A strong organizational decision-making foundation must be present in a construction organization to fully realize the advantages of the technological choices available and fully realize the safety-related benefits that these emerging technological advances offer. Solidification of the SMS framework and associated decision-making aspects of safety practices that reduce risk MUST precede the selection, purchase, adoption, and implementation of emerging technologies. To this end, safety-focused foundational SaaS solutions  have begun to fill the gap of foundational safety management system, SMS structure building and stabilization for construction firms. By actively probing and understanding data, organizations can gain greater understanding of the factors affecting their baseline safety performance and turn the learnings into real advantage.

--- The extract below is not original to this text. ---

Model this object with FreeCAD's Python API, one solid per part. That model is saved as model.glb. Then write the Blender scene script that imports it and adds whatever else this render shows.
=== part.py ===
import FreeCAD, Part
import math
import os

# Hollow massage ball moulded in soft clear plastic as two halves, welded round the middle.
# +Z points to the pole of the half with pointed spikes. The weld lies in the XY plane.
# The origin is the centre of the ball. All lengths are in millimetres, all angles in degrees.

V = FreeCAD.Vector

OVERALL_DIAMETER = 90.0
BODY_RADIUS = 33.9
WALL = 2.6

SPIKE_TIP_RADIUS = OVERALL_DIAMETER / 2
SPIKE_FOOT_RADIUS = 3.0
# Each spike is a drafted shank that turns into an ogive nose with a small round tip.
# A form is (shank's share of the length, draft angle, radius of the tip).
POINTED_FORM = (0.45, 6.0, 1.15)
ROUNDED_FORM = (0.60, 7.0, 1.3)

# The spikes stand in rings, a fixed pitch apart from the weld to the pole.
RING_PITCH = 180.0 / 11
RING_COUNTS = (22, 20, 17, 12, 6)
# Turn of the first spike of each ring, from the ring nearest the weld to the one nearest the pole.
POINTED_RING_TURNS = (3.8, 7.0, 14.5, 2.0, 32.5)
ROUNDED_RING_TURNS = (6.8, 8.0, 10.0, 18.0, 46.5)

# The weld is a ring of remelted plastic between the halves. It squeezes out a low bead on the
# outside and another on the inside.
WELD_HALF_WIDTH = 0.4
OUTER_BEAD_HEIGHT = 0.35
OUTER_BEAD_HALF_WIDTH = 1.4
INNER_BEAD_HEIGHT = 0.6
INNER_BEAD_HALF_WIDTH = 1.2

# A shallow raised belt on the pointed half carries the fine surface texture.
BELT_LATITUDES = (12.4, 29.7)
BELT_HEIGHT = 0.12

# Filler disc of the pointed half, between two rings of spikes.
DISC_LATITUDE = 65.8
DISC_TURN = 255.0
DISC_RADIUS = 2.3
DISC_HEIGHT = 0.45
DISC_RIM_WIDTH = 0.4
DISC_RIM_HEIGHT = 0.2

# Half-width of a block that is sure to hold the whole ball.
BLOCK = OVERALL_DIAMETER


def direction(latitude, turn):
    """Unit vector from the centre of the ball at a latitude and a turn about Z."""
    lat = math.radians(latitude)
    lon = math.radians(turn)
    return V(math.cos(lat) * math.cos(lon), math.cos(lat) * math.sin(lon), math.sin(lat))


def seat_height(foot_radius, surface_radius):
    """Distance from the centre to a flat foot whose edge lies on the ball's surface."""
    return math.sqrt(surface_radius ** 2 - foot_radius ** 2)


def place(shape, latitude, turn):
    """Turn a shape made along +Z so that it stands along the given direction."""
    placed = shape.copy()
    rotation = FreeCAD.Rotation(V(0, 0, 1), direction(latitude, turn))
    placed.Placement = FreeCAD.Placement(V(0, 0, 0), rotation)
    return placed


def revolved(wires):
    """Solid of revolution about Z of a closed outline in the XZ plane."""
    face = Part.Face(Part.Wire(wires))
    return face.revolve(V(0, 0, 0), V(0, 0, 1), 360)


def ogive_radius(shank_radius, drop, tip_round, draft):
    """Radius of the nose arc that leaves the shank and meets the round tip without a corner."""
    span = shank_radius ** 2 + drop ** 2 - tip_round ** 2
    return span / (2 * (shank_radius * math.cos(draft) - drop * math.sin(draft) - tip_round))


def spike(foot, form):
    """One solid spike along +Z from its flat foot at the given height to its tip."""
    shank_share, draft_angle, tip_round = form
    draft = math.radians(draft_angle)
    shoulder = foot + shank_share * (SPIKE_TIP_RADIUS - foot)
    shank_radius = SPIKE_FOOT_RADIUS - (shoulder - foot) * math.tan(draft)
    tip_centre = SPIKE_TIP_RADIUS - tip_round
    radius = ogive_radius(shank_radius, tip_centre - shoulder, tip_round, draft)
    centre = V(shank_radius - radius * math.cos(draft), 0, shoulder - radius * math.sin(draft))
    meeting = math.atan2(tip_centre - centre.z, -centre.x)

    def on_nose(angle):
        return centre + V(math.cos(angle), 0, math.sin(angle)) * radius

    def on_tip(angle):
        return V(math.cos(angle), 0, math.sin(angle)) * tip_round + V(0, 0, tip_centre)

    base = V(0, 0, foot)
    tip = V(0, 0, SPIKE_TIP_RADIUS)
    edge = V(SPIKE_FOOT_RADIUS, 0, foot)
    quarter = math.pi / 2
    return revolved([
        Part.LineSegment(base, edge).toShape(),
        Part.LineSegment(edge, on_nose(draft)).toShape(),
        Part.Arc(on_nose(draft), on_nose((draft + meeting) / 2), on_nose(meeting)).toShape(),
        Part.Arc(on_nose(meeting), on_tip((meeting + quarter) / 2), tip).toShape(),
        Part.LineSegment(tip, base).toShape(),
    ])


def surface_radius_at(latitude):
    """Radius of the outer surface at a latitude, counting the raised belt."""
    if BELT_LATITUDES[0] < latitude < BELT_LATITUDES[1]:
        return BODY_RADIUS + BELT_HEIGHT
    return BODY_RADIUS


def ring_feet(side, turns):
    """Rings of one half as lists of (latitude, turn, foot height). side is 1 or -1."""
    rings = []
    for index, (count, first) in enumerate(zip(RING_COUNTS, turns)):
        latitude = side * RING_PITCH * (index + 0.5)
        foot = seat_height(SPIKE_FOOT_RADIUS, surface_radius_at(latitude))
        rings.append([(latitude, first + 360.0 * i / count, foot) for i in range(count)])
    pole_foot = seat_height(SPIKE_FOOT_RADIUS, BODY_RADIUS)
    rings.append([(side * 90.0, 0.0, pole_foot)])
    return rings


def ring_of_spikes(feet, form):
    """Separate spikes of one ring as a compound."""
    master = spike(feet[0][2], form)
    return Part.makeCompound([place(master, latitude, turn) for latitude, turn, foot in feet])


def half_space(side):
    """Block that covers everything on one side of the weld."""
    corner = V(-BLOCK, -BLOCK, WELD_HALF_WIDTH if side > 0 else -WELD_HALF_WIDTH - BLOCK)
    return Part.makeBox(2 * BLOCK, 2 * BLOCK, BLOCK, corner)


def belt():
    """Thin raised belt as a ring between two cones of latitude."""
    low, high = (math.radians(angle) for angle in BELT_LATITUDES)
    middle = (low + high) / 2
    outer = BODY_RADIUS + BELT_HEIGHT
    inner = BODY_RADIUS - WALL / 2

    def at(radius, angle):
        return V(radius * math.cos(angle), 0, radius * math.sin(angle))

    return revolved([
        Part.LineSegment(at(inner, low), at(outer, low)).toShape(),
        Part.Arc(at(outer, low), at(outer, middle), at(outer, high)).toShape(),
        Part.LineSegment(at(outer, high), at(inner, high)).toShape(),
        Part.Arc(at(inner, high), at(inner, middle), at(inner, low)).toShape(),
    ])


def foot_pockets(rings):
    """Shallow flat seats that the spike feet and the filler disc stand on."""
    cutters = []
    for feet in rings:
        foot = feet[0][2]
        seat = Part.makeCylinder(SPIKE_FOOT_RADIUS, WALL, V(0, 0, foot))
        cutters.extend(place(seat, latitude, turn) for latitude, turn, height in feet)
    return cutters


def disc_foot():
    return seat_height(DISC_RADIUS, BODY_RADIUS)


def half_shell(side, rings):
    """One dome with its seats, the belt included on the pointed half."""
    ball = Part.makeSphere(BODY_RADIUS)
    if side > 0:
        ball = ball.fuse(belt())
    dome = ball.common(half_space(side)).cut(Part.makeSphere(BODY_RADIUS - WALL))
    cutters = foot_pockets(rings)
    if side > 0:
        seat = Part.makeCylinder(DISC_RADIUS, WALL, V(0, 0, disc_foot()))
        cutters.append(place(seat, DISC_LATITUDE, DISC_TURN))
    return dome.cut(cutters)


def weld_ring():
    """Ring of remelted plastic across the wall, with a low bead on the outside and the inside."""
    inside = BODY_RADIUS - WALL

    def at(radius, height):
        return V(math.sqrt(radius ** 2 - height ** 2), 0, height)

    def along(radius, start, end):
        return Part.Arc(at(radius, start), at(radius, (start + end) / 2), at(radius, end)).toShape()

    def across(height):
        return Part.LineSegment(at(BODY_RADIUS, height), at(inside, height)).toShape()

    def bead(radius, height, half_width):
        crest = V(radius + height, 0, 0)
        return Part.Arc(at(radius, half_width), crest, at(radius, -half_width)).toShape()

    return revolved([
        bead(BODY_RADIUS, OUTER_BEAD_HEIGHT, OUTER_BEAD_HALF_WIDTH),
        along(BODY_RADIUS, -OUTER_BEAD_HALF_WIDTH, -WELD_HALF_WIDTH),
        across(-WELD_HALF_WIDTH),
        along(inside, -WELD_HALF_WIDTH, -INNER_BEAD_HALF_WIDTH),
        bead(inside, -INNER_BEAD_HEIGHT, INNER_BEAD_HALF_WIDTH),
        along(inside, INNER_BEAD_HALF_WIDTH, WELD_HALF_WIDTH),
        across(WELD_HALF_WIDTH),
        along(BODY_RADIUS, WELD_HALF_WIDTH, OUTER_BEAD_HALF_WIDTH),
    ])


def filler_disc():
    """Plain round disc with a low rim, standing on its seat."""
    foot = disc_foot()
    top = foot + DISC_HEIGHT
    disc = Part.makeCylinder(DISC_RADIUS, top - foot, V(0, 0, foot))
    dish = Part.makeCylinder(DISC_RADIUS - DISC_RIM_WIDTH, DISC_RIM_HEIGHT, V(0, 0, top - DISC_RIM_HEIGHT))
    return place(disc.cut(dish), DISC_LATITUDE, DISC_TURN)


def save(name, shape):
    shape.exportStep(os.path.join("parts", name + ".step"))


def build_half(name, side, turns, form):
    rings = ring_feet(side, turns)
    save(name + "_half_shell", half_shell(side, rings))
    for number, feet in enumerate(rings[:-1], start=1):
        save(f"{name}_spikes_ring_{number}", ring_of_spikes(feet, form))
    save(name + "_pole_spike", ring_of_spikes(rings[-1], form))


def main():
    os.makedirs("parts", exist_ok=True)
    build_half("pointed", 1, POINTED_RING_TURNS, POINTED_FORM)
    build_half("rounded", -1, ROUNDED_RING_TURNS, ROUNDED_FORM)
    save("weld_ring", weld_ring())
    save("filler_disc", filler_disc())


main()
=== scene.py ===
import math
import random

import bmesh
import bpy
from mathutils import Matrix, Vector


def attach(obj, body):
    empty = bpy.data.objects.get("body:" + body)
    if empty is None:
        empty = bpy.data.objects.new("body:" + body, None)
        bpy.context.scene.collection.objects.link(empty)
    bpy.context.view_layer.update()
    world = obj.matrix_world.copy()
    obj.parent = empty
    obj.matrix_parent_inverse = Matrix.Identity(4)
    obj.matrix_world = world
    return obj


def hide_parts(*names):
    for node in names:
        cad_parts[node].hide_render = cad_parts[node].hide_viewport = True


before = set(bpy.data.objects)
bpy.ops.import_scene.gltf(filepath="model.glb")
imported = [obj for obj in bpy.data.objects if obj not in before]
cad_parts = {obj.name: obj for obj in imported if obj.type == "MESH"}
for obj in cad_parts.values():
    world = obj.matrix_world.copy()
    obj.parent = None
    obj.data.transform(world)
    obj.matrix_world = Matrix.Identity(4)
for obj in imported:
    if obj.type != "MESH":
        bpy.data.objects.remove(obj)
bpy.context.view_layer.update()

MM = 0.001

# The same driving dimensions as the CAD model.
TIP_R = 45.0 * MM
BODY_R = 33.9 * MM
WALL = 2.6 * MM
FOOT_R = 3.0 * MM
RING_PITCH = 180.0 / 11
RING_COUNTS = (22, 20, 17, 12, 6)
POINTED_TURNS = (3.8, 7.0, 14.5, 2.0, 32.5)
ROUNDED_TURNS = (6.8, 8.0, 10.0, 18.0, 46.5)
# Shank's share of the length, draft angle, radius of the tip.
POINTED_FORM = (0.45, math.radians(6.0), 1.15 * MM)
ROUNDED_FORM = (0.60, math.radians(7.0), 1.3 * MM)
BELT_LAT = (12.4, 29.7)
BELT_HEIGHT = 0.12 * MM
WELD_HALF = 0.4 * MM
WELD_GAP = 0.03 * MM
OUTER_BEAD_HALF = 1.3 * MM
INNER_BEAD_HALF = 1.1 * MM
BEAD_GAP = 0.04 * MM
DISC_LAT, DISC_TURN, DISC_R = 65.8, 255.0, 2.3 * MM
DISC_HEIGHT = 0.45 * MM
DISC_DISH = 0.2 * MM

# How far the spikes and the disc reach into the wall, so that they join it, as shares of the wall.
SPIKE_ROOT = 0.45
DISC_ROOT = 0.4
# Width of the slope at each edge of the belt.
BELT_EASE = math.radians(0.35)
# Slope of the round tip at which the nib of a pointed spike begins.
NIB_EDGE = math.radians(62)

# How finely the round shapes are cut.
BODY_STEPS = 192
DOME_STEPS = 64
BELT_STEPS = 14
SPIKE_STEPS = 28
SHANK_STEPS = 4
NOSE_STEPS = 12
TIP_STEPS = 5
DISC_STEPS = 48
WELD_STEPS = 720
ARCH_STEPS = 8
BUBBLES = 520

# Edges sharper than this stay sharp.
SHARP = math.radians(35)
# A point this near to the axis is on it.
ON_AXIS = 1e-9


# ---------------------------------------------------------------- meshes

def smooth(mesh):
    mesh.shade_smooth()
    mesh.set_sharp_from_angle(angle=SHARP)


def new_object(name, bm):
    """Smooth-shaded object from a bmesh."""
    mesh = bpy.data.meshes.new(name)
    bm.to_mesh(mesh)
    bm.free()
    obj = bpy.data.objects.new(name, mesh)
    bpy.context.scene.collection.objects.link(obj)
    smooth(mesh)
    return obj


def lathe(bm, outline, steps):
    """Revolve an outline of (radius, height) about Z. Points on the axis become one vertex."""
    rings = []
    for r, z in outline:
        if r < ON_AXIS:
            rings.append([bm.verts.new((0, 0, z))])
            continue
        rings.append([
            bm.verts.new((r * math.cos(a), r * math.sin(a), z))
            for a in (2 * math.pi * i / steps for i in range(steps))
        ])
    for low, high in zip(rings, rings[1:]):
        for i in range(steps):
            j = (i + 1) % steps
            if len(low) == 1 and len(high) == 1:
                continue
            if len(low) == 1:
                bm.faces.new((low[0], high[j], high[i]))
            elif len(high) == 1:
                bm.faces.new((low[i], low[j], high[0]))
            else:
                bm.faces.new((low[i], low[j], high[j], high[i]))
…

Technology innovations for safety have grown exponentially in today’s industry 4.0. As industry 4.0 shifts to 5.0, organizations are challenged to explore significant opportunities to decrease risks by gathering data from the real-world and transmitting it to the virtual world for decision-making. This shift cannot be achieved without decision-making and SMS components being firmly embedded in company culture around safety objectives. SaaS is the most promising vehicle for creating and maintaining the organizational SMS foundation upon which successful emerging technology initiatives can be layered with the goal of innovative improvements in worker safety, wellbeing, and reductions to incident, injuries, and fatalities in construction.